> _The exercise_:
Reproduce the listing verbatim.

___ Data excerpt

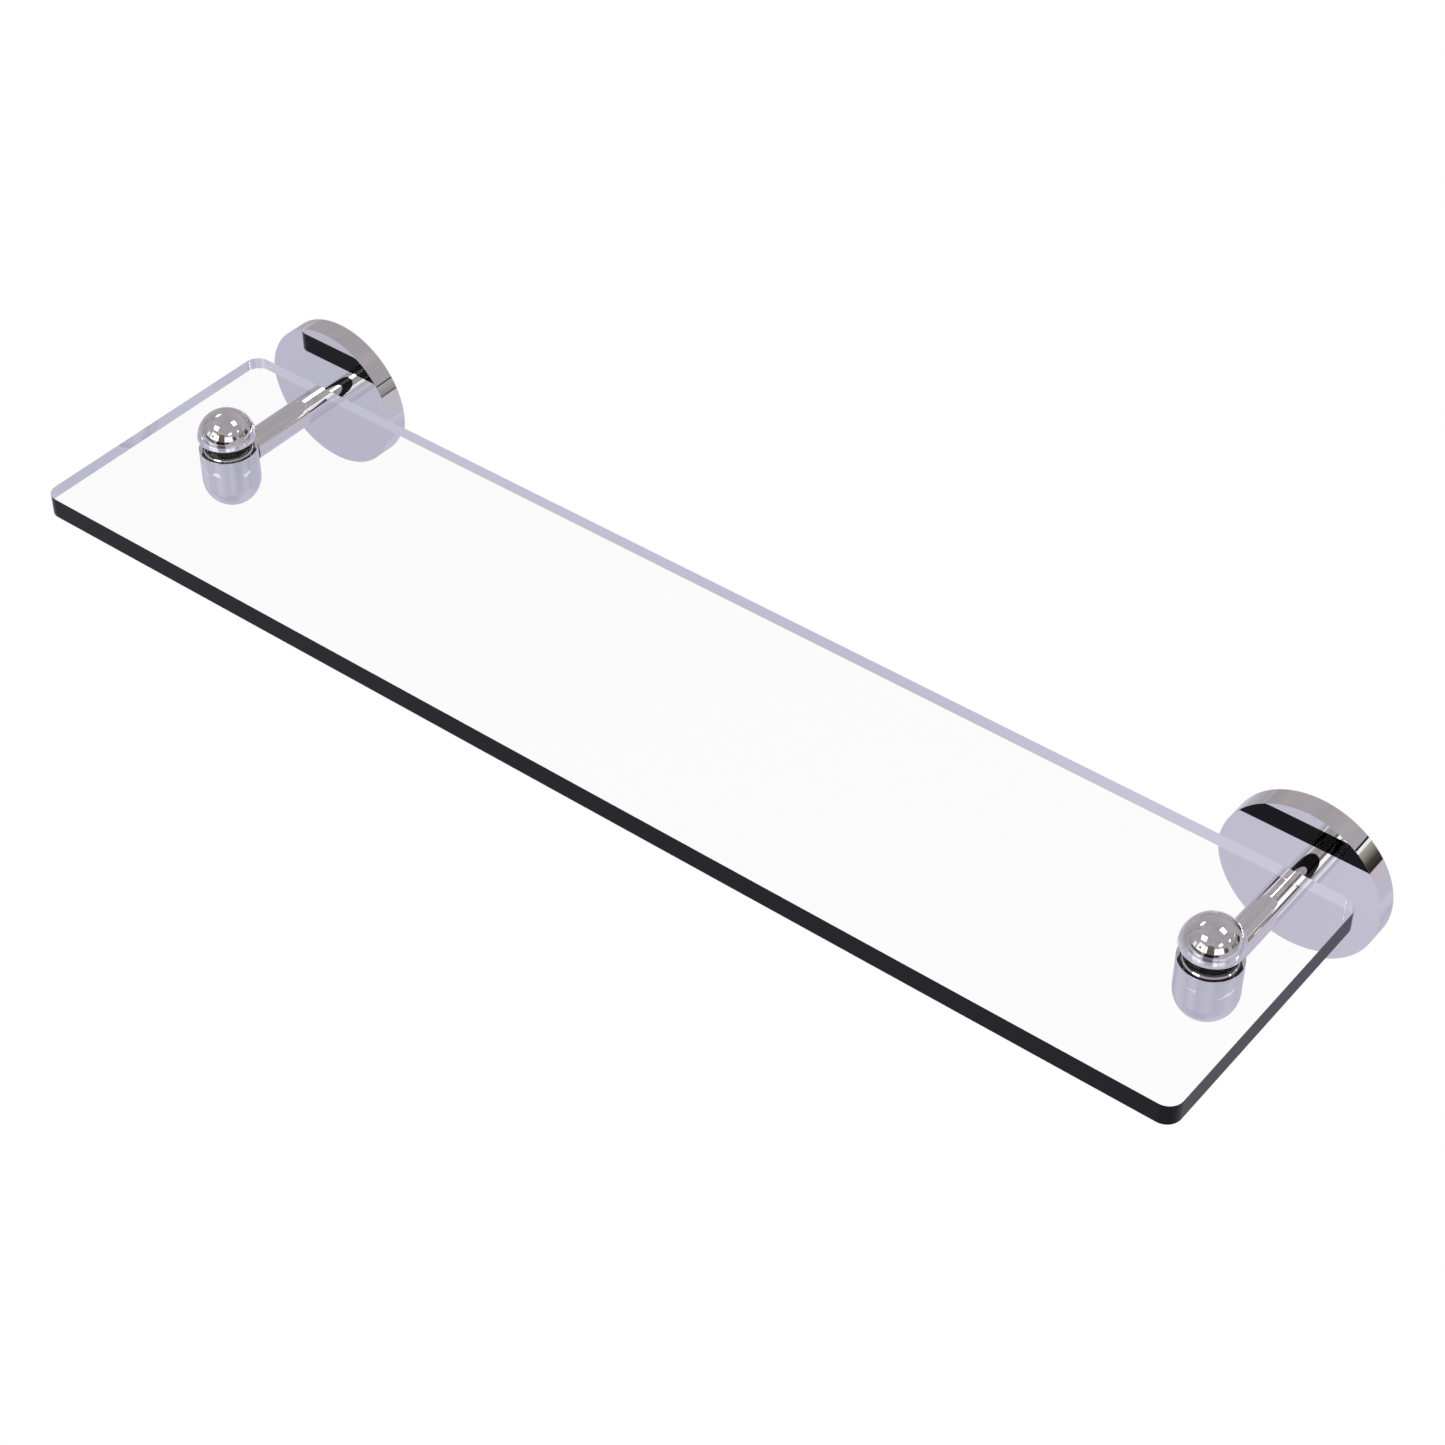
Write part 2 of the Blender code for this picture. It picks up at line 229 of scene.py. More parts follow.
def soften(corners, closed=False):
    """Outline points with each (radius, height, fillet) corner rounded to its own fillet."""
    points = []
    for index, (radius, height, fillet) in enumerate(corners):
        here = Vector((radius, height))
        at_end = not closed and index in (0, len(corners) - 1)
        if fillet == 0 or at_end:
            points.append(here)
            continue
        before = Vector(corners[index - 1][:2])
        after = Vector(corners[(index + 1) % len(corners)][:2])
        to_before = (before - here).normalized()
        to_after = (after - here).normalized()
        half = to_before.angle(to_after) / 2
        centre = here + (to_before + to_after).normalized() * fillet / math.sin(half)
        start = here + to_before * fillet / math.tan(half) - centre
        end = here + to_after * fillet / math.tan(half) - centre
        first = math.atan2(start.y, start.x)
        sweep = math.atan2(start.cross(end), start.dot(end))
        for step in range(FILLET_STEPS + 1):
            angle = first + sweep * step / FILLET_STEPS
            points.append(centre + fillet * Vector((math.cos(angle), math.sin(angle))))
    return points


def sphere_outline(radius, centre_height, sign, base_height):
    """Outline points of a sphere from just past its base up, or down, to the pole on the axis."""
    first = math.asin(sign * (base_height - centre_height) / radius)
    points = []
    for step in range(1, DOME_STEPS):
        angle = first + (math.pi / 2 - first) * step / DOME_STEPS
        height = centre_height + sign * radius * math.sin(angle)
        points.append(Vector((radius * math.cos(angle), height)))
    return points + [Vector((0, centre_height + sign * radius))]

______

> _Finished task_:
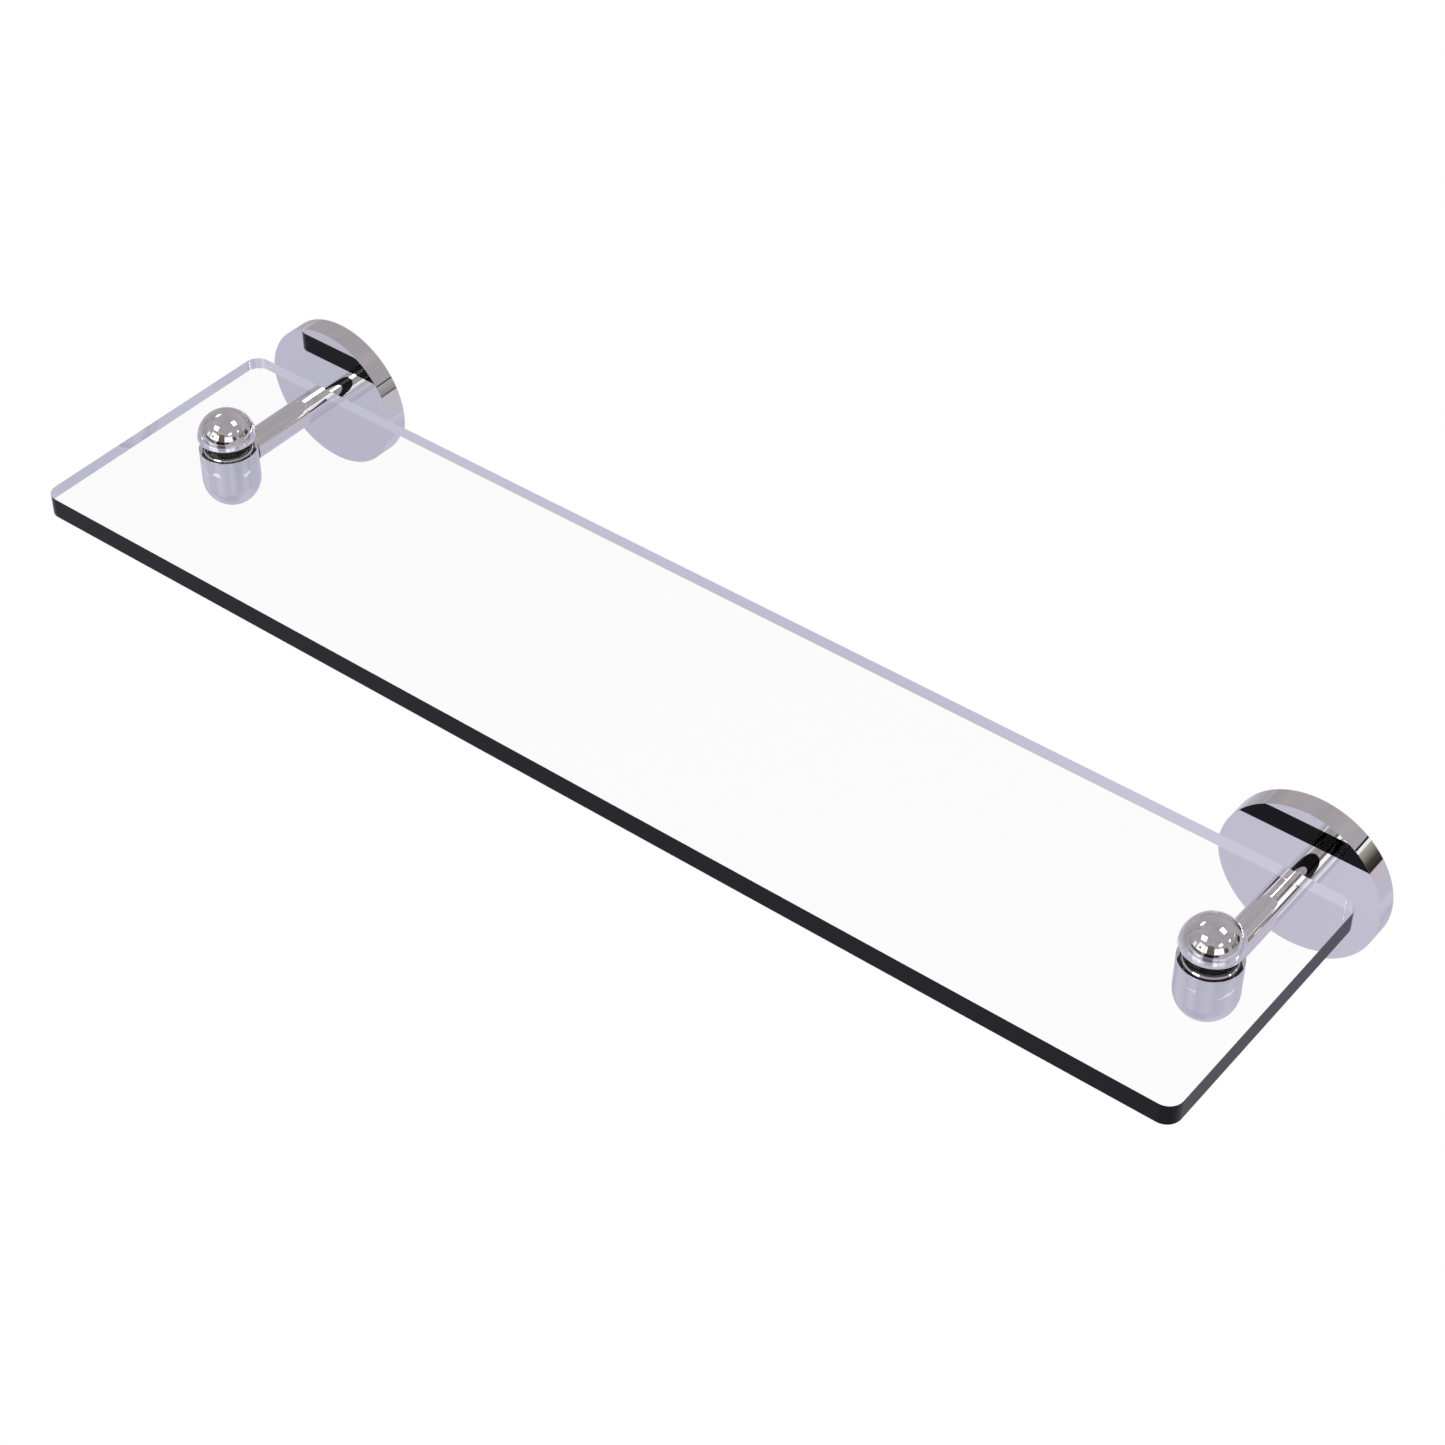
Write part 2 of the Blender code for this picture. It picks up at line 229 of scene.py. More parts follow.
def soften(corners, closed=False):
    """Outline points with each (radius, height, fillet) corner rounded to its own fillet."""
    points = []
    for index, (radius, height, fillet) in enumerate(corners):
        here = Vector((radius, height))
        at_end = not closed and index in (0, len(corners) - 1)
        if fillet == 0 or at_end:
            points.append(here)
            continue
        before = Vector(corners[index - 1][:2])
        after = Vector(corners[(index + 1) % len(corners)][:2])
        to_before = (before - here).normalized()
        to_after = (after - here).normalized()
        half = to_before.angle(to_after) / 2
        centre = here + (to_before + to_after).normalized() * fillet / math.sin(half)
        start = here + to_before * fillet / math.tan(half) - centre
        end = here + to_after * fillet / math.tan(half) - centre
        first = math.atan2(start.y, start.x)
        sweep = math.atan2(start.cross(end), start.dot(end))
        for step in range(FILLET_STEPS + 1):
            angle = first + sweep * step / FILLET_STEPS
            points.append(centre + fillet * Vector((math.cos(angle), math.sin(angle))))
    return points


def sphere_outline(radius, centre_height, sign, base_height):
    """Outline points of a sphere from just past its base up, or down, to the pole on the axis."""
    first = math.asin(sign * (base_height - centre_height) / radius)
    points = []
    for step in range(1, DOME_STEPS):
        angle = first + (math.pi / 2 - first) * step / DOME_STEPS
        height = centre_height + sign * radius * math.sin(angle)
        points.append(Vector((radius * math.cos(angle), height)))
    return points + [Vector((0, centre_height + sign * radius))]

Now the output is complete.